In Malawi previously most of the industries received funding from the government. But the World Bank insisted that privatisation would increase efficiency. So the Malawi government started selling public industries which were mainly bought by foreigners who cut the numbers of employees, resulting in large scale unemployment.

Elisai told Black Britain: “In Malawi we believe that development is not only trade. Trade is just part of it. But the EU are telling us to concentrate on trade whilst pushing all the other issues aside.”

Echoing Elisai’s sentiments, Veronica Griffith, Deputy General Secretary of the Barbados Workers Union said that she was concerned about the ability of ACP to compete under the EU’s proposed EPA because: “we lack the skills, the weak infrastructure, the weak private and public sector; the workers would have to be trained to be productive.”

Griffith told Black Britain that the consequence of the EPA would mean the loss of jobs: “That is where it is a problem for me within the trade union movement. If workers don’t have jobs then they can’t feed themselves and these agreements, rather than doing what they say - which is to reduce poverty, will in fact increase poverty,” she said.

Griffith also denounced the EU’s strategies as being damaging to regional relationships being established between ACP countries: “Before the EPA negotiations it was the ACP as a bloc and strength would be in that, but now you have six regions. To me that is like divide and rule and they aren’t really negotiating fairly. They are dictating to you what you should do.”

At a Brussels meeting, Griffith told Black Britain that EU ministers were telling ACP countries how they should set up customs unions and economic arrangements: “And we’re saying that arrangement would be in direct conflict with the Caribbean single market which we established in January this year.”

Griffith told Black Britain that in any partnership both sides should benefit in the relationship: “Not one speaking down to the other. That is our difficulty.”

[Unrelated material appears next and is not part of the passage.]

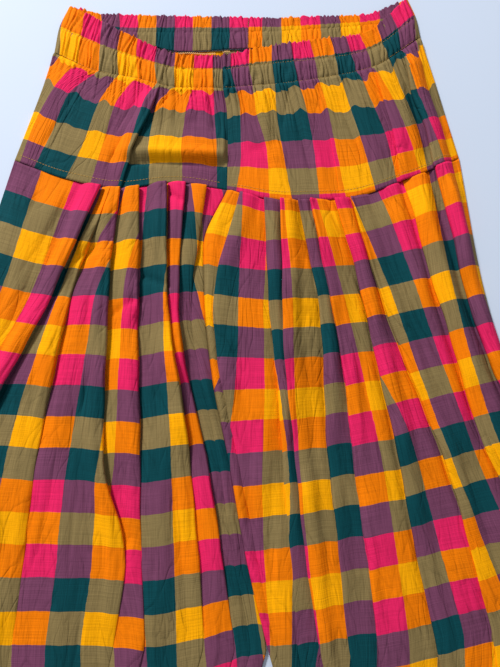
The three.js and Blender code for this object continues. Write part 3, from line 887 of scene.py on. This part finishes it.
RIGHT_WAIST = {
    "side": [168, 176, 180, 193, 206, 215],
    "centre": [-30, -29, -28, -24, -23, -23.5],
    "front": [(512, 472, 465, 457.5, 446.5), (491, 454, 444, 439, 432), (468, 434, 422, 415, 411),
              (420, 398, 389, 387, 384), (370, 352, 342, 340, 340), (336, 311, 292, 290, 302)],
    "back": [(512, 494, 492, 491, 492), (491, 483, 479, 476, 475), (468, 464, 461, 458, 456.3),
             (420, 418, 418, 418, 418), (370, 368, 367, 367, 367), (336, 331, 328, 327, 327)],
    "row": [0.4, 1.09, 1.78, 2.87, 4.45, 6.22],
    "side_stripe": [11.4, 11.4, 11.4, 11.5, 11.4, 11.35],
    "centre_stripe": [0.5, 0.5, 0.5, 0.45, 0.45, 0.6],
}
LEFT_WAIST_MARKS = {
    1: [-175, -178, -180, -202, -225, -236],
    2: [-155, -158, -158, -187, -206, -221],
    3: [-135, -139, -137, -156, -171, -188],
    4: [-117, -119, -117, -140, -152, -163],
    5: [-98, -100, -97, -111, -123, -135],
    6: [-79, -79, -78, -98, -103, -103],
    7: [-59, -59, -59, -66, -70, -69],
    8: [-39, -39, -38, -37, -34, -34],
}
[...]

Peter Ozo-Eson is the Director of Research and Chief Economist at the Nigeria Labour Congress in Abuja. He told Black Britain that given the size of the economy and the huge population in Nigeria: “The danger of unemployment resulting from the collapse of industry is very real. We are already battling with that as a result of structural adjustment pushed by the World Bank and the IMF where we have had to implement trade liberalisation to some extent already.”

According to Ozo-Oson, that partial liberalisation resulted in the loss of 450,000 jobs. He also believes that the EPA is not forward-thinking in terms of the development needs of ACP: “There are many African countries today that are satisfied to just be supplying agricultural products, unprocessed. That may be today, but that cannot be their future. They need development and therefore there must be the possibility of kick-starting an industrial process,” he said.

Ozo-Eson accused the EU of double standards in terms of not wanting the ACP to use industrial policy to promote development: “But we know that in the development of countries in Europe and the development of North America, industrial policy was used very doggedly to promote development.”

He told Black Britain that the EPA will signal the death of industry and mass unemployment and that the governments of ACP countries should have insisted on retaining the collective strength of the ACP and rejected the EU’s six region proposition:

“All these [strategies] they use of divide and rule does not give us the capacity to negotiate on equal terms.”